Posts by time period:
- 8:00 AM Keynote Address & 9:15 AM Working with Messy Data
- 11:00 AM Streamlining Your Work Using (Shiny) Apps
- 2:00 PM Data Mining Algorithms / Presenting and Storytelling
- 3:45 PM Working with Health Care Data
- Posters I Wish I’d Seen
- Additional Sessions I Wish I’d Attended
- 9:15 AM Poster Session 3 / Survival Analysis v. ‘Survival’ Analysis
- 11:00 AM Causal Inference
- 2:00 PM Deploying Quantitative Models as ‘Visuals’ in Popular Data Visualization Platforms
- Additional Sessions I Wish I’d Attended
8:00 AM Keynote Address
Reflections on Career Opportunities and Leadership in Statistics, Lisa LaVange, The University of North Carolina
Statistical training alone provides perspective and a right to be a leader. She encouraged looking for “statistical leadership” opportunities and I felt inspired by her to improve my leadership artistry.
LaVange described the growing field of precision medicine as determining the right intervention at the right time at the right dose.
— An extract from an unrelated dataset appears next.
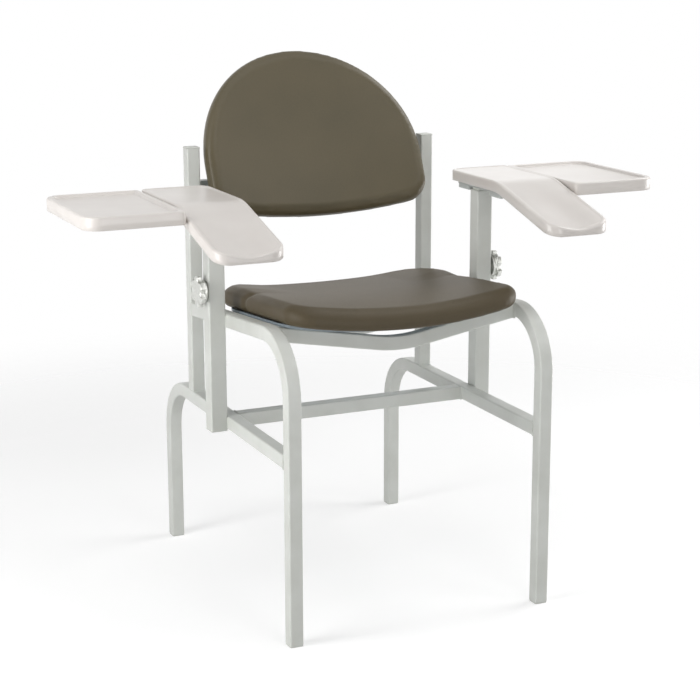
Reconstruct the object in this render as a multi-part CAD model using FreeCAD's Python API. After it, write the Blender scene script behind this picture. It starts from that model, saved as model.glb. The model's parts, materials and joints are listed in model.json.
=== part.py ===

It struck me that care management is precision medicine, or could become it.
9:15 AM Working with Messy Data
Practical Time-Series Clustering for Messy Data in R Jonathan Robert Page, University of Hawai’i Economic Research Organization
Problem: a Kenyan GoFundMe type site wants to know if there are clusters of projects, in terms of funding patterns, to get a sense which projects need promotion and which do not.
Page took time series data on donations to projects and looked for clusterings using two methods: Dynamic Time Warping (DTW) using dtwclust R package and k-Shapes. He used cumulative sums, not daily donation amounts as the y-value.
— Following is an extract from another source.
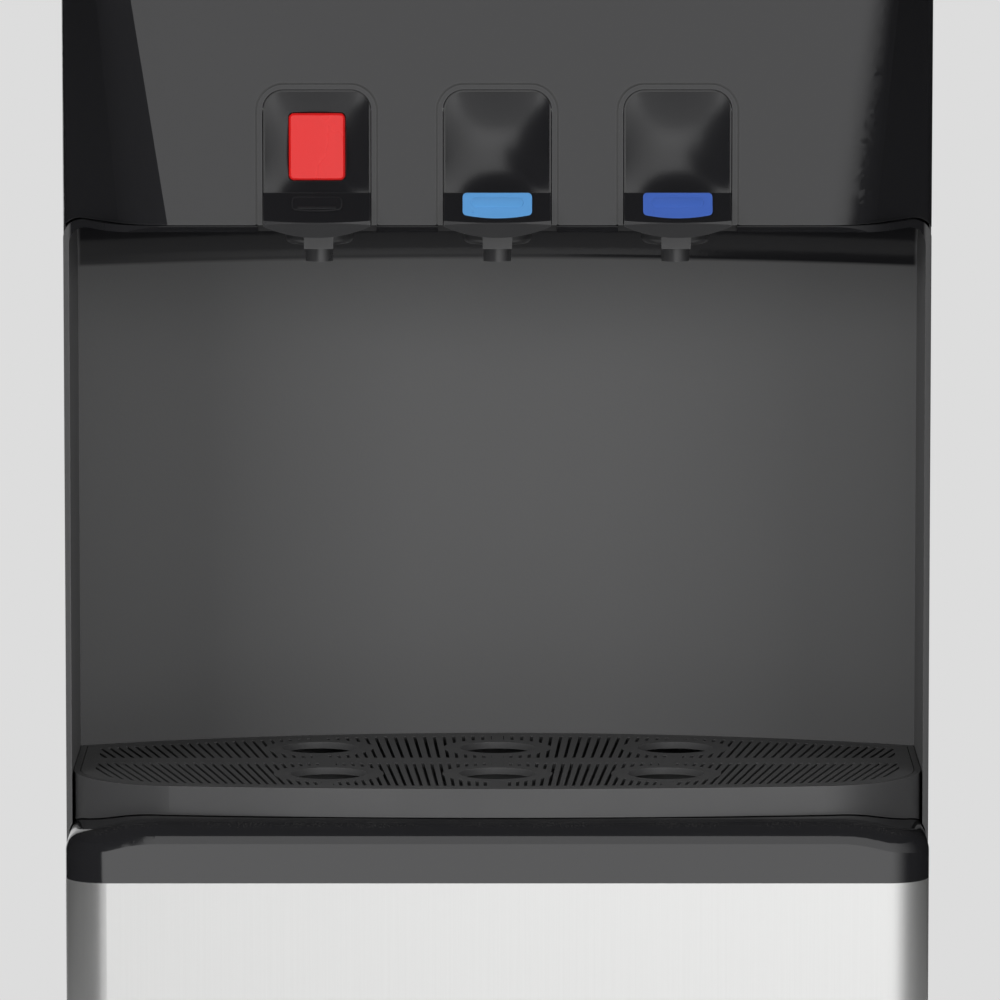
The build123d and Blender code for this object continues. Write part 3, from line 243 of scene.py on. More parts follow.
def softbox(name, low, high, box):
    """Curved glowing cloth whose level falls to nothing from the fade to its right edge."""
    cloth, tree, shader = start_material(name + "_cloth")
    axes = add(tree, "ShaderNodeSeparateXYZ")
    tree.links.new(object_place(tree), axes.inputs[0])
    ahead = math_node(tree, "MULTIPLY", axes.outputs["Y"], -1.0)
    turn = math_node(tree, "ARCTAN2", axes.outputs["X"], ahead)
    fade, edge = math.radians(box["fade"]), math.radians(box["right"])
    level = remap(tree, turn, fade, edge, box["level"], 0.0, smooth=True)
    shader.inputs["Base Color"].default_value = (0, 0, 0, 1)
    shader.inputs["Specular IOR Level"].default_value = 0.0
    shader.inputs["Emission Color"].default_value = (1, 1, 1, 1)
    tree.links.new(level, shader.inputs["Emission Strength"])
    hide_from(stage_sheet(name, wall_rows(BOX_RADIUS, box["left"], box["right"], low, high), cloth),
              "camera", "shadow")


felt, tree, shader = start_material("felt")
shader.inputs["Base Color"].default_value = FELT
shader.inputs["Specular IOR Level"].default_value = 0.0


def felt_sheet(name, rows):
    """Felt that only reflections see."""
    hide_from(stage_sheet(name, rows, felt), "camera", "diffuse", "shadow", "transmission")


for name, low, high, box in (("low_box", 0.0, BOX_SPLIT, LOW_BOX),
                             ("tall_box", BOX_SPLIT, BOX_TOP, TALL_BOX)):
    softbox(name, low, high, box)
    felt_sheet(name + "_felt_left", wall_rows(BOX_RADIUS, FELT_LEFT, box["left"], low, high))
    felt_sheet(name + "_felt_right", wall_rows(BOX_RADIUS, box["right"], FELT_RIGHT, low, high))
roof_ends = (-BOX_RADIUS - ROOF_LAP, BOX_RADIUS + ROOF_LAP)
felt_sheet("felt_roof", [[(x, y, BOX_TOP) for x in roof_ends] for y in roof_ends])
print("softboxes and felt set")


# %% [markdown]
# Wide lamps in front, above and behind fill what the softboxes leave dim, so that a colour
# shows about as it is written. They are kept out of reflections and add no highlight.

# %% Fill lamps
LAMP_AIM = Vector((0, 0, 0.6))


def fill_lamp(name, place, size, power):
    """Square lamp that faces the object and leaves no highlight."""
    data = bpy.data.lights.new(name, "AREA")
    data.size = size
    data.energy = power
    lamp = bpy.data.objects.new(name, data)
    lamp.location = place
    aim = LAMP_AIM - Vector(place)
    lamp.rotation_euler = aim.to_track_quat("-Z", "Y").to_euler()
    bpy.context.scene.collection.objects.link(lamp)
    hide_from(lamp, "camera", "glossy")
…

After cleaning (for which he presents a wealth of R code), it feels easy (maybe he makes it look easy). DTW seems to cluster on when changes occur so assumes similar jumps in terms of y and measures time distance, the x-distance between the key changes. K-Shapes, meanwhile, seems to measure vertical distance at the same time, but I’m not sure these are correct interpretations.
Page likes to present clusters of Time Series in x by x style - so 4, 9, or 16 clusters. He does this to show stakeholders different resolutions / zoom levels.
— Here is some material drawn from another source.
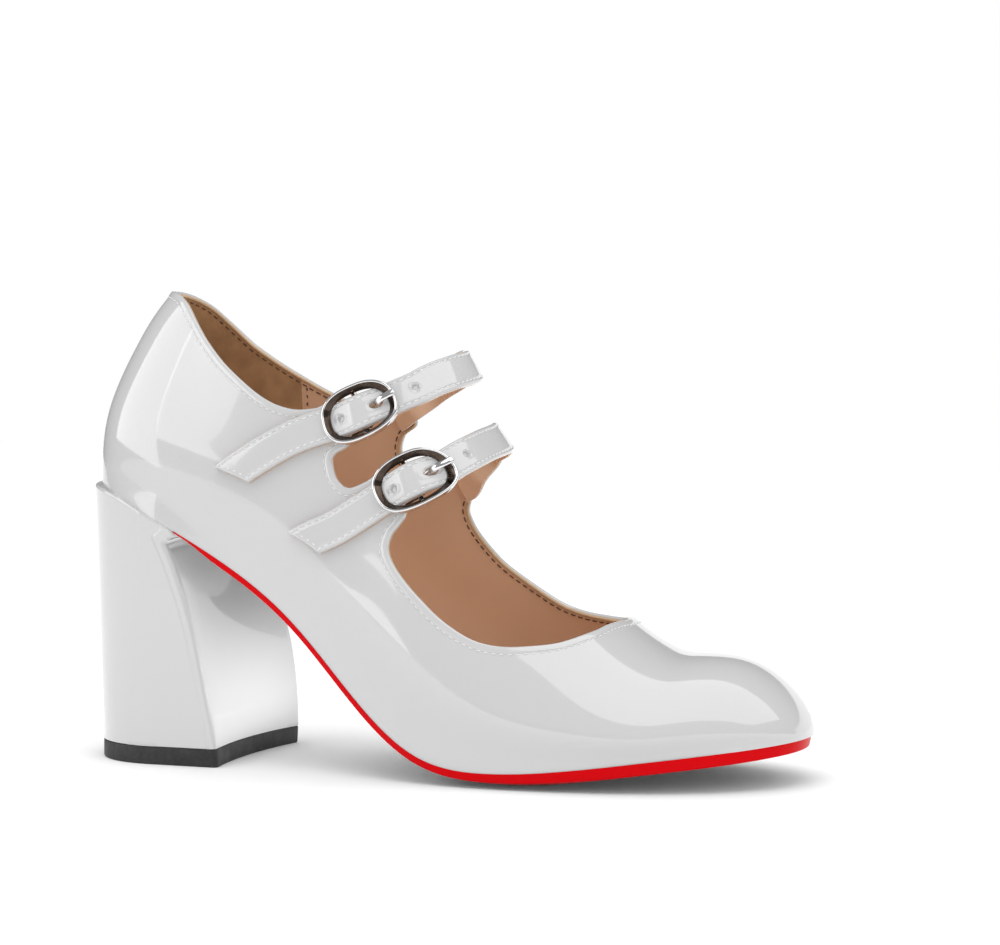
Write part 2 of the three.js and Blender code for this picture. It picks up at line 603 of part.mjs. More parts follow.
// Height of the strap's underside: it rises over the buckle's bar and dips under the ear.
function strapLie(space, run) {
  const fromBar = clamp((run - space.bar) / (BUCKLE.length / 2), -1, 1);
  const hump = STRAP.hump * Math.cos(Math.PI / 2 * fromBar) ** 2;
  const tuck = smooth((run - space.ear + STRAP.tuckLead) / STRAP.tuckLength);
  return lerp(STRAP.lie + hump, STRAP.tuck, tuck) - space.sag * freeShare(space, run);
}

const STRAP_STEPS = 42;

function strapGeometry(space) {
  const half = STRAP.width / 2;
  const flat = half - STRAP.chamfer;
  const shoulder = STRAP.thickness - STRAP.chamfer;
  const section = [
    [-half, STRAP.chamfer], [-flat, 0], [flat, 0], [half, STRAP.chamfer],
    [half, shoulder], [flat, STRAP.thickness], [-flat, STRAP.thickness], [-half, shoulder],
  ];
  const rings = Array.from({ length: STRAP_STEPS + 1 }, (_, i) => {
    const run = (space.length - STRAP.trim) * i / STRAP_STEPS;
    const slant = STRAP.slant * (1 - smooth(run / STRAP.slantFade));
    return section.map(([across, out]) => {
      const at = run - slant * across;
      const lean = space.tilt * freeShare(space, at) * across;
      return space.place(at, across, strapLie(space, at) + out - lean);
    });
  });
  let solid = solidOf(loft(rings.reverse()));
  const holes = [
    { run: space.bar + PRONG.hole, radius: PRONG.slot, stretch: PRONG.slotStretch },
    { run: space.bar + PRONG.hole - HOLE.behind, radius: HOLE.radius, stretch: 1 },
    { run: space.bar + PRONG.hole + HOLE.ahead, radius: HOLE.radius, stretch: 1 },
  ];
  holes.forEach((hole) => {
    const depth = 2.5 * STRAP.thickness;
    const punch = new THREE.CylinderGeometry(hole.radius, hole.radius, depth, 10, 1);
    const middle = strapLie(space, hole.run) + STRAP.thickness / 2;
    const cutter = reshaped(tidied(punch.rotateX(Math.PI / 2)), (point) => space.place(
      hole.run + point.x * hole.stretch, point.y, middle + point.z,
    ));
    solid = solid.subtract(solidOf(cutter));
  });
  return geometryFromSolid(solid);
}

// Turns a shape made beside the bar (x along the strap, y across it, z out) into place.
const atBuckle = (geometry, space) => reshaped(
  geometry,
  (point) => space.place(space.bar + point.x, point.y, point.z),
);

const OVAL_STEPS = 34;
const ROD_SIDES = 8;                              // sides of the ring's, bar's and prong's sections

function buckleGeometry(space) {
  const reach = (BUCKLE.length - BUCKLE.rim) / 2;
  const breadth = (BUCKLE.width - BUCKLE.rim) / 2;
  const power = 2 / BUCKLE.power;
  const oval = Array.from({ length: OVAL_STEPS }, (_, i) => {
    const angle = 2 * Math.PI * i / OVAL_STEPS;
    const bow = (value) => Math.sign(value) * Math.abs(value) ** power;
    return new THREE.Vector3(reach * bow(Math.cos(angle)), breadth * bow(Math.sin(angle)), BUCKLE.level);
  });
  const up = new THREE.Vector3(0, 0, 1);
  const rim = tube(oval, up, BUCKLE.rimHeight / 2, BUCKLE.rim / 2, ROD_SIDES, true);
  // the bar hangs below the rim, so that the strap passes over it
  const drop = [
    [breadth, BUCKLE.level], [breadth - 0.7, 2.4], [breadth - 1.4, 0.6], [breadth - BAR.end, BAR.level],
  ];
  const route = [...drop.map(([y, z]) => [-y, z]), ...drop.slice().reverse()];
  const path = route.map(([y, z]) => new THREE.Vector3(0, y, z));
  const bar = tube(path, new THREE.Vector3(1, 0, 0), BAR.radius, BAR.radius, ROD_SIDES, false);
  const solid = solidOf(rim).add(solidOf(bar));
  return atBuckle(geometryFromSolid(solid), space);
}

// Elastic tab: a loop round the bar and a tail that is sewn inside the lateral ear.
function elasticGeometry(space) {
  const inside = BAR.radius + GAP;
  const outside = inside + ELASTIC.thickness;
  const deep = -WALL - GAP - ELASTIC.sink;
  const shape = new THREE.Shape();
  shape.moveTo(-ELASTIC.tail, deep);
  shape.lineTo(-ELASTIC.flatTo, deep);
  shape.lineTo(-ELASTIC.riseTo, BAR.level - inside);
  const joint = Math.asin(inside / outside);
  shape.absarc(0, BAR.level, outside, Math.PI + joint, -Math.PI / 2, true);
  shape.lineTo(-ELASTIC.riseTo, BAR.level - outside);
  shape.lineTo(-ELASTIC.flatTo, deep - ELASTIC.thickness);
  shape.lineTo(-ELASTIC.tail, deep - ELASTIC.thickness);
  shape.closePath();
  const eye = new THREE.Path();
  eye.absarc(0, BAR.level, inside, 0, 2 * Math.PI, false);
  shape.holes.push(eye);
  const settings = { depth: ELASTIC.width, bevelEnabled: false, curveSegments: 8, steps: 2 };
  const strip = new THREE.ExtrudeGeometry(shape, settings)
    .rotateX(Math.PI / 2).translate(0, ELASTIC.width / 2, 0);
  const slot = new THREE.BoxGeometry(8, ELASTIC.slot, 8).translate(0.5, 0, 0);
  const solid = solidOf(strip).subtract(solidOf(slot));
  return atBuckle(geometryFromSolid(solid), space);
}

function prongGeometry(space) {
  const turn = BAR.radius + GAP + PRONG.radius;
  const loopPoints = Array.from({ length: 11 }, (_, i) => {
    const angle = -Math.PI / 3 - i * Math.PI * 7 / 6 / 10;
    return [turn * Math.cos(angle), BAR.level + turn * Math.sin(angle)];
  });
  const rimTop = BUCKLE.level + BUCKLE.rimHeight / 2;
  const over = rimTop + GAP + PRONG.radius;
  const route = [
    ...loopPoints, [1.6, 1.45], [3.0, 1.3], [3.9, 1.9], [4.9, 3.4], [5.9, 4.6], [7.2, 5.4],
    [9.2, over - 0.1], [PRONG.tip, over],
  ];
  const path = route.map(([x, z]) => new THREE.Vector3(x, 0, z));
  const rod = tube(path, new THREE.Vector3(0, 1, 0), PRONG.radius, PRONG.radius, ROD_SIDES, false);
  return atBuckle(rod, space);
}

// ---------------------------------------------------------------- assembly
const patent = () => new THREE.MeshStandardMaterial({ color: 0xe4e4e4, roughness: 0.12, metalness: 0 });
const redSole = () => new THREE.MeshStandardMaterial({ color: 0xc8000a, roughness: 0.35, metalness: 0 });
const tanLeather = () => new THREE.MeshStandardMaterial({ color: 0xa87a5c, roughness: 0.6, metalness: 0 });
const blackRubber = () => new THREE.MeshStandardMaterial({ color: 0x1c1c1c, roughness: 0.7, metalness: 0 });
const blackElastic = () => new THREE.MeshStandardMaterial({ color: 0x141414, roughness: 0.9, metalness: 0 });
const chrome = () => new THREE.MeshStandardMaterial({ color: 0xd8d8da, roughness: 0.1, metalness: 1 });

const pump = new THREE.Group();

function addPiece(name, geometry, material) {
  const mesh = new THREE.Mesh(geometry, material);
  mesh.name = name;
  pump.add(mesh);
}

addPiece('upper', upperGeometry(), patent());
addPiece('outsole', outsoleGeometry(), redSole());
addPiece('insole', insoleGeometry(), tanLeather());
addPiece('heel_block', heelGeometry(), patent());
addPiece('top_lift', topLiftGeometry(), blackRubber());
STRAPS.forEach((strap) => {
  const space = strapSpace(strap);
  addPiece(`strap_${strap.name}`, strapGeometry(space), patent());
  addPiece(`buckle_${strap.name}`, buckleGeometry(space), chrome());
  addPiece(`prong_${strap.name}`, prongGeometry(space), chrome());
  addPiece(`elastic_${strap.name}`, elasticGeometry(space), blackElastic());
});

// The origin is on the floor, under the middle of the shoe.
const box = new THREE.Box3().setFromObject(pump);
const centre = box.getCenter(new THREE.Vector3());
pump.position.set(-centre.x, -centre.y, -box.min.z);

export default pump;
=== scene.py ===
"""Looks of a mary jane pump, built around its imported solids.

Lengths in the tables are millimetres in the shoe's own frame: x runs from the heel to the toe
(a station), y to the medial side, z up from the floor. Meshes are made in metres, in the
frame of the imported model.
"""

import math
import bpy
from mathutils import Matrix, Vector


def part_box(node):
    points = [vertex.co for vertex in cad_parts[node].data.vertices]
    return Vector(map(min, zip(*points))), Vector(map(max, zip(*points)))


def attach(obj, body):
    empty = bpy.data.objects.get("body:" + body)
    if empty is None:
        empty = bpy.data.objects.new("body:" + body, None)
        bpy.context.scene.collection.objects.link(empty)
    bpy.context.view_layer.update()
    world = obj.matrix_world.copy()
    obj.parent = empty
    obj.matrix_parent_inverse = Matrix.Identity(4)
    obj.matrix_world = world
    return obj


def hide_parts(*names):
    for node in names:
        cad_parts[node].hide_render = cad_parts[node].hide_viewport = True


bl_info = {
    "name": "Mary Jane Pump",
    "version": (1, 0, 0),
    "blender": (4, 5, 0),
    "location": "3D View > Sidebar > Pump",
    "description": "Patent pump with two buckled straps, its linings, sole, heel and stage",
    "category": "Object",
}

import bmesh
import bpy
import numpy as np
from mathutils import Quaternion, Vector

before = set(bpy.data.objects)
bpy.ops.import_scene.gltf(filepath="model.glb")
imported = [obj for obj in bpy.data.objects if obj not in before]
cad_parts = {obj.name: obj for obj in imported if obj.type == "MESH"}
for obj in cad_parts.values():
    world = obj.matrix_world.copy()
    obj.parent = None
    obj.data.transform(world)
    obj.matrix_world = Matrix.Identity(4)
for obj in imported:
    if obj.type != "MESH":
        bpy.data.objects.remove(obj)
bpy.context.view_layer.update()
MM = 0.001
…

Pretty “smoke graph” I’d call it, with alpha = 0.1. Blue line is medoid of normalized cluster. You can see in the second one a cluster in which no one ever donates anything in the first 30 days. Cluster 5 does great at first then flattens out. Clusters 8 and 9 look the most promising: since they finish their first 30 days still with an upward slope, that may indicate continuing interest.
Doing Data Linkage: A Behind-the-Scenes Look Clinton J. Thompson, National Center for Health Statistics, CDC
Problem: full story of health and death is in two data sets, which require being linked, but these files have millions of rows and no common ID, and thus trillions of possible combinations, so linkage isn’t straightforward. The QC process ultimately takes a long time.
Data linkage processes can be challenging, and it is possible to enhance review and quality control processes. For these two data sets, Thompson links on birth year, sex and first name. Interestingly, first name is a function of birth year and sex, so they eventually decide to aggregate it to just first initial. They found this aggregation method was necessary for working with relatively big data without proper tools to handle it, but that ended up disguising issues at a more granular level.
One big change for the most recent run of this linkage in 2015 was to make the upper cutoff of birth year higher at 1990+ instead of 1965+. So everyone who was born after that year in both data sets is in one categorical group. They had to investigate how this affected the quality of the linking, and these sets of box plots with year on the y-axis and weight on the x-axis show how much the distribution changed by this choice of feature engineering. Each point is a different first name. You can see this is one tab “FName by DOB Year” of CDC’s QA data visualization dashboard.
Further comparing 2011 vs. 2015 distributions and summary statistics, Thompson concluded the change was necessary to maintain comparable quality of past data linkages.
He uses dashboards to QC. I see this being a useful way to monitor data for possible errors - a dashboard designed for the analytics team that attempts to answer the question, “Can I trust this new data?” My team could program in checks for the kinds of messes we’ve seen before, and maybe even do processing in PowerBI with check boxes to make suggested corrections. Maybe a top 5 correction suggestions, and check yes to fix it in the output file.